PROBLEM TO SOLVE:
Exactly the lines from the line with "const bowl = new THREE.Group();" to the line with "bpy.context.scene.collection.objects.link(empty)" should be extracted, both included, with no other lines.

PROVIDED MATERIAL:
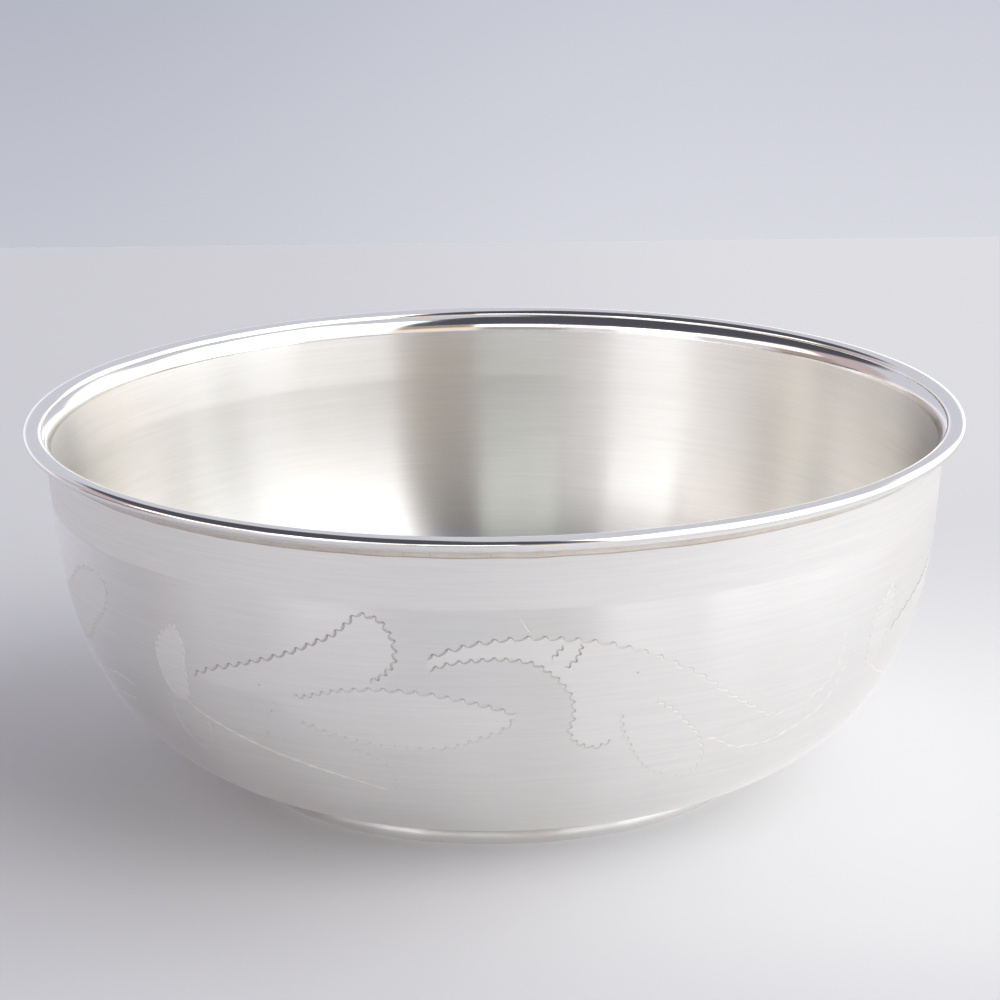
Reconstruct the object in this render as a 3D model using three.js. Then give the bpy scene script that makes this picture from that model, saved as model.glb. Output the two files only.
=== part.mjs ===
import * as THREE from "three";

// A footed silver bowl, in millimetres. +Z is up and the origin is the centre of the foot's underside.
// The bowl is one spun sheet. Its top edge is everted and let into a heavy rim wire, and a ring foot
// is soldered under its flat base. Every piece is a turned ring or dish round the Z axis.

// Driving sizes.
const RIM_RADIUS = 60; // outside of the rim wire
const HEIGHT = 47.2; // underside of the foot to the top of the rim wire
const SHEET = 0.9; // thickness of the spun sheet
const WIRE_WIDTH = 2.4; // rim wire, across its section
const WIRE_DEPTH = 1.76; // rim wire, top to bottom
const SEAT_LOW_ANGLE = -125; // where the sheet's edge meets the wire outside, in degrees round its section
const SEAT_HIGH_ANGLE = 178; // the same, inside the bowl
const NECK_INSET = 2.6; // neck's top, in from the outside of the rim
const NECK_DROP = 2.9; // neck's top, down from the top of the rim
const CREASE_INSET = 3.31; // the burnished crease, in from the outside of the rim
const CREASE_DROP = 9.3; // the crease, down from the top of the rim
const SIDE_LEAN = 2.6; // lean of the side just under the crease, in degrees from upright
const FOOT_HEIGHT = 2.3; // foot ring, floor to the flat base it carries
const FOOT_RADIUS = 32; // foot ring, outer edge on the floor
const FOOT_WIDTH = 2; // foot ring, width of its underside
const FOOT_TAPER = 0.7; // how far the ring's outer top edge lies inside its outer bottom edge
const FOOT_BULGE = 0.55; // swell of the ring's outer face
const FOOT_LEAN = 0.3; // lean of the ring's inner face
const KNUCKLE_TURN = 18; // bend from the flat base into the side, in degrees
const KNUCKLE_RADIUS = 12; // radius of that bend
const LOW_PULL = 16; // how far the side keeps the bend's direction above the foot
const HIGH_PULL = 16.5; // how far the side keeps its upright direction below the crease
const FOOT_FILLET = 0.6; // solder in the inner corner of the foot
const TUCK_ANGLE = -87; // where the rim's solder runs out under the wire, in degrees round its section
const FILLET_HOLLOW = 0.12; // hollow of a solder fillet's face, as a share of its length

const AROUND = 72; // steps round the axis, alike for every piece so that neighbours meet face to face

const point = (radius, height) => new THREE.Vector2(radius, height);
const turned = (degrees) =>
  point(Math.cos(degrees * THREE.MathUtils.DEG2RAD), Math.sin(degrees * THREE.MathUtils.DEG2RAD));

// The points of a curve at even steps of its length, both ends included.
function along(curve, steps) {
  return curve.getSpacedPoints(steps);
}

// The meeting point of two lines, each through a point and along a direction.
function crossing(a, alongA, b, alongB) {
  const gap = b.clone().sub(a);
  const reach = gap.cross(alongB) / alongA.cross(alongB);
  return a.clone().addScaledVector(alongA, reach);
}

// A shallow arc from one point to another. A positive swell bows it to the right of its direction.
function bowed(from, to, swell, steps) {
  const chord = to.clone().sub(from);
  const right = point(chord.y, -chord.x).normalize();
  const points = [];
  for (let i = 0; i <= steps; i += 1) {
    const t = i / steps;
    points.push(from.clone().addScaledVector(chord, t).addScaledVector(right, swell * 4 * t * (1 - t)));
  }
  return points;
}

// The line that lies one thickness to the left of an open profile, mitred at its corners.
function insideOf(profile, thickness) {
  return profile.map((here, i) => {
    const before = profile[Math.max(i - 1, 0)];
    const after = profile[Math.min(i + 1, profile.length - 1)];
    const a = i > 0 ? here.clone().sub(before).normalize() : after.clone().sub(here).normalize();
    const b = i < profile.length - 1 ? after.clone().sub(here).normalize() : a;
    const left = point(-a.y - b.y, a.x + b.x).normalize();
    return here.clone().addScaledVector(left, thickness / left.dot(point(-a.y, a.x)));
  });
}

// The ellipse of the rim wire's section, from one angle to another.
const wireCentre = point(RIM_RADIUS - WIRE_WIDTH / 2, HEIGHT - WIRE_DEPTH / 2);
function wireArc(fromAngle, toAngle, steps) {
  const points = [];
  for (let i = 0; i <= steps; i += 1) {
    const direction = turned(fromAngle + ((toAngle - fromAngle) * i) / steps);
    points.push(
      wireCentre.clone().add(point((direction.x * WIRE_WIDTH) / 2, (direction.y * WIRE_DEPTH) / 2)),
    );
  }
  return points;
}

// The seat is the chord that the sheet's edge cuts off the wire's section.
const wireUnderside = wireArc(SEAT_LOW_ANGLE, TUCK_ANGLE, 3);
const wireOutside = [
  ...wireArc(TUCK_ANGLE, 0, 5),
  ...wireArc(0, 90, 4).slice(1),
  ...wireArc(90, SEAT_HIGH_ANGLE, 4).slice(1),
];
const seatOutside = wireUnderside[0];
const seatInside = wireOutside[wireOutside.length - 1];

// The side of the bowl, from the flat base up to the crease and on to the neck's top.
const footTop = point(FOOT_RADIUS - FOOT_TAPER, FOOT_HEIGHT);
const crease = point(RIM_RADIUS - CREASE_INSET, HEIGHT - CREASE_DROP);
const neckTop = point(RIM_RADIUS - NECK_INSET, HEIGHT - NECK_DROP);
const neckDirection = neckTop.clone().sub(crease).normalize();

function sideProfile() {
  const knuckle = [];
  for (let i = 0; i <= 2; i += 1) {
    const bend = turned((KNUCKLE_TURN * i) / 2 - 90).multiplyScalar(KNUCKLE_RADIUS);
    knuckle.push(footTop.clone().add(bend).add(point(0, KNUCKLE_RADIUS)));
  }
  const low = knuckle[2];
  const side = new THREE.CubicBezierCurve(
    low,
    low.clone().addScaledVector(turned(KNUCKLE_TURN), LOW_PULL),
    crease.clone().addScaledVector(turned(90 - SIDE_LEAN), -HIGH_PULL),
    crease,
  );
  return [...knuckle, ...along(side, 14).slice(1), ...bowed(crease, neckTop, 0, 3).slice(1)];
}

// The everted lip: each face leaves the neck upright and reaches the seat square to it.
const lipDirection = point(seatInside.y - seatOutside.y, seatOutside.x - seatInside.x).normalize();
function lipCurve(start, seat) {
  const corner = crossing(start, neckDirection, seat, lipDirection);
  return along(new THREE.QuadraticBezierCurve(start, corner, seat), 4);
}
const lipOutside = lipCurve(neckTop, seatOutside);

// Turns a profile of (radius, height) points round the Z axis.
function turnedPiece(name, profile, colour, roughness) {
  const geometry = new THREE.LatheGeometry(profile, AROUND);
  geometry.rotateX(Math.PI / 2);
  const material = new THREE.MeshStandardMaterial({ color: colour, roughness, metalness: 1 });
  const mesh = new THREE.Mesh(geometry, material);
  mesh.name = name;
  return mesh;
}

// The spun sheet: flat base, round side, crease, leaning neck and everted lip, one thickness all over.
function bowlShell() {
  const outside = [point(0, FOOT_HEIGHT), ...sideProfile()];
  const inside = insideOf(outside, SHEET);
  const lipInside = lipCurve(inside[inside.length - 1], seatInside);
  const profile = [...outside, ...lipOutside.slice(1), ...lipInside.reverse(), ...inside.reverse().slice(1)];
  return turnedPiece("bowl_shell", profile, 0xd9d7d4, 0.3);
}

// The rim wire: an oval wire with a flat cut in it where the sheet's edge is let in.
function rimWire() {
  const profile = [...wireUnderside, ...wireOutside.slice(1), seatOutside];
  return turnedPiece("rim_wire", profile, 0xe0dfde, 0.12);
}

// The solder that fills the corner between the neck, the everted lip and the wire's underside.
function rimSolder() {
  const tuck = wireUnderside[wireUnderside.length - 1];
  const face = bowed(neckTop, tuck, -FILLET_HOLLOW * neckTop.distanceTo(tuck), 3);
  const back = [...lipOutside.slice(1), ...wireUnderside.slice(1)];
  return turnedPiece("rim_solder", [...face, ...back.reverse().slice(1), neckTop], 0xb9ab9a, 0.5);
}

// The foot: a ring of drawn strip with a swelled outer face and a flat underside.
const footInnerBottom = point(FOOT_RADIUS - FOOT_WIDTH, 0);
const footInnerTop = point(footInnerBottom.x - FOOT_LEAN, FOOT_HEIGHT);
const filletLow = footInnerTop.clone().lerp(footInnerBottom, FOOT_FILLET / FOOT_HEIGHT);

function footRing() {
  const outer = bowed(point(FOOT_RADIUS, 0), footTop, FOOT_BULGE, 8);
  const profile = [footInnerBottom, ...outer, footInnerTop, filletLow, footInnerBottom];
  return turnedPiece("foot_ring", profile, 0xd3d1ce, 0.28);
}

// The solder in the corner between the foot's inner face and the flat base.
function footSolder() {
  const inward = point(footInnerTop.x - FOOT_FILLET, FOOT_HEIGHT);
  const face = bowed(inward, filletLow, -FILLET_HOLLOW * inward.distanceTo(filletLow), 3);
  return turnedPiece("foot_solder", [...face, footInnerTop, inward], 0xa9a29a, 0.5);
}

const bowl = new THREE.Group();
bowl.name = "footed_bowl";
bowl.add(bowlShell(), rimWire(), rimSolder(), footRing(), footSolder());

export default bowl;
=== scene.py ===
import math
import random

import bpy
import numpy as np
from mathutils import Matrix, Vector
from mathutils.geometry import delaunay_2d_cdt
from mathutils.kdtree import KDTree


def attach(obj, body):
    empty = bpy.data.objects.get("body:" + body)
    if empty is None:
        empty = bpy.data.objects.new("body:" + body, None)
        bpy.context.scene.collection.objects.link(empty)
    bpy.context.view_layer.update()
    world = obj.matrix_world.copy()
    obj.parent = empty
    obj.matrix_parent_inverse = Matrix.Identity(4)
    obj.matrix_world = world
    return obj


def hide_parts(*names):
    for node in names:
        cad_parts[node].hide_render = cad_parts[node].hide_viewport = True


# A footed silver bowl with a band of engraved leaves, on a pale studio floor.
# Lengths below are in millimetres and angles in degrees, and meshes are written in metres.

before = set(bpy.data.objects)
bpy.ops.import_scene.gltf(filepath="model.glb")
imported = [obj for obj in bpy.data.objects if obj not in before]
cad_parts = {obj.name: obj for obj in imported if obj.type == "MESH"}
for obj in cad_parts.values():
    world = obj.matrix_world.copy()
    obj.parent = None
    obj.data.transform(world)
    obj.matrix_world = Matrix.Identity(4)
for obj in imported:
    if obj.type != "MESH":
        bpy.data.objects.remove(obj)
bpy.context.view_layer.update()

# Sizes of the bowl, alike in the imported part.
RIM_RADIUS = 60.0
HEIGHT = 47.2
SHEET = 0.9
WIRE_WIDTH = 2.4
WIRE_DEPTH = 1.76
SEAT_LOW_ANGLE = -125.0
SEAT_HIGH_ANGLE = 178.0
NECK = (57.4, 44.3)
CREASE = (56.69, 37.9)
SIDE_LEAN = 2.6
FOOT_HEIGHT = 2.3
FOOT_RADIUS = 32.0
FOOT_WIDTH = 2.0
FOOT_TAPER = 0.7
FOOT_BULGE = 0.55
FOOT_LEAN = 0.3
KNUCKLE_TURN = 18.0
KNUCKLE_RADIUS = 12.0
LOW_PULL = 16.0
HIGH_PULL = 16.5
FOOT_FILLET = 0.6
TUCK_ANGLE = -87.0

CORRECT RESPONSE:
const bowl = new THREE.Group();
bowl.name = "footed_bowl";
bowl.add(bowlShell(), rimWire(), rimSolder(), footRing(), footSolder());

export default bowl;
=== scene.py ===
import math
import random

import bpy
import numpy as np
from mathutils import Matrix, Vector
from mathutils.geometry import delaunay_2d_cdt
from mathutils.kdtree import KDTree


def attach(obj, body):
    empty = bpy.data.objects.get("body:" + body)
    if empty is None:
        empty = bpy.data.objects.new("body:" + body, None)
        bpy.context.scene.collection.objects.link(empty)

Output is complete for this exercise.